>>>>
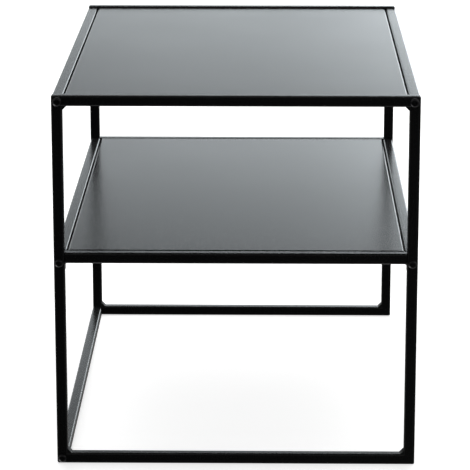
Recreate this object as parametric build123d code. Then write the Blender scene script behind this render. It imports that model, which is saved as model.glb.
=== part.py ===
"""Two-tier side table: two welded tube end frames, bolted side rails and two lift-out sheet panels.

Millimetres. X runs across the end frames, Y along the table from the front end to the rear end, Z up.
The origin is on the floor, at the centre of the footprint.
"""
import os
from dataclasses import dataclass

from build123d import *

# Overall size
WIDTH = 400.0
DEPTH = 600.0
HEIGHT = 420.0

# Square steel tube
TUBE = 12.0
WALL = 1.2
TUBE_RADIUS = 2.0
FRAME_CORNER_BEVEL = 1.4

# The top and its side rails lie a little below the tops of the end frames
TOP_STEP = 2.0

# Middle shelf
SHELF_TOP = 244.0
SHELF_RAIL_HEIGHT = 15.0
SHELF_RAIL_INSET = 1.2
END_PLATE_THICKNESS = 5.0
END_PLATE_HEIGHT = 22.0

# Corner webs welded into the end frames
WEB_LEG = 4.2
WEB_ROOT = 1.2
WEB_THICKNESS = 11.0


@dataclass(frozen=True)
class ButtonScrew:
    """Button-head hex socket screw, and the holes that go with it."""

    radius: float
    head_radius: float
    head_height: float
    head_flat_radius: float
    across_flats: float
    socket_depth: float
    clearance_radius: float
    tapped_radius: float


# Every screw has its head on the outside of an end frame
M6 = ButtonScrew(2.95, 5.25, 3.3, 2.7, 4.0, 2.1, 3.25, 3.0)
M5 = ButtonScrew(2.45, 4.75, 2.75, 2.3, 3.0, 1.6, 2.75, 2.5)
LONG_SCREW = 25.0
SHORT_SCREW = 16.0
CORNER_SCREW_IN = 6.9
CORNER_SCREW_DOWN = 7.0
SHELF_SCREW_Z = 232.3
PLUG_LENGTH = 20.0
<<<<
[Directive] Each line from the start of the listing above through the line containing "WEB_THICKNESS = 11.0" should be copied exactly, please, with no other lines added.

[Exercise response]
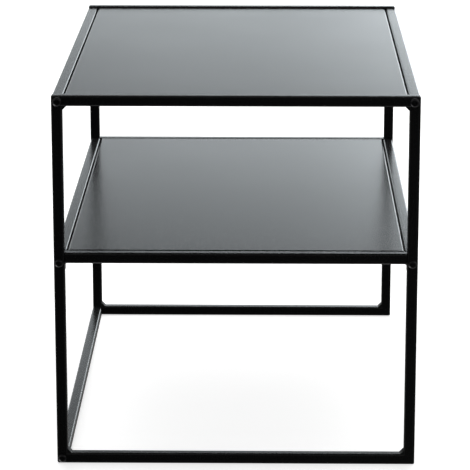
Recreate this object as parametric build123d code. Then write the Blender scene script behind this render. It imports that model, which is saved as model.glb.
=== part.py ===
"""Two-tier side table: two welded tube end frames, bolted side rails and two lift-out sheet panels.

Millimetres. X runs across the end frames, Y along the table from the front end to the rear end, Z up.
The origin is on the floor, at the centre of the footprint.
"""
import os
from dataclasses import dataclass

from build123d import *

# Overall size
WIDTH = 400.0
DEPTH = 600.0
HEIGHT = 420.0

# Square steel tube
TUBE = 12.0
WALL = 1.2
TUBE_RADIUS = 2.0
FRAME_CORNER_BEVEL = 1.4

# The top and its side rails lie a little below the tops of the end frames
TOP_STEP = 2.0

# Middle shelf
SHELF_TOP = 244.0
SHELF_RAIL_HEIGHT = 15.0
SHELF_RAIL_INSET = 1.2
END_PLATE_THICKNESS = 5.0
END_PLATE_HEIGHT = 22.0

# Corner webs welded into the end frames
WEB_LEG = 4.2
WEB_ROOT = 1.2
WEB_THICKNESS = 11.0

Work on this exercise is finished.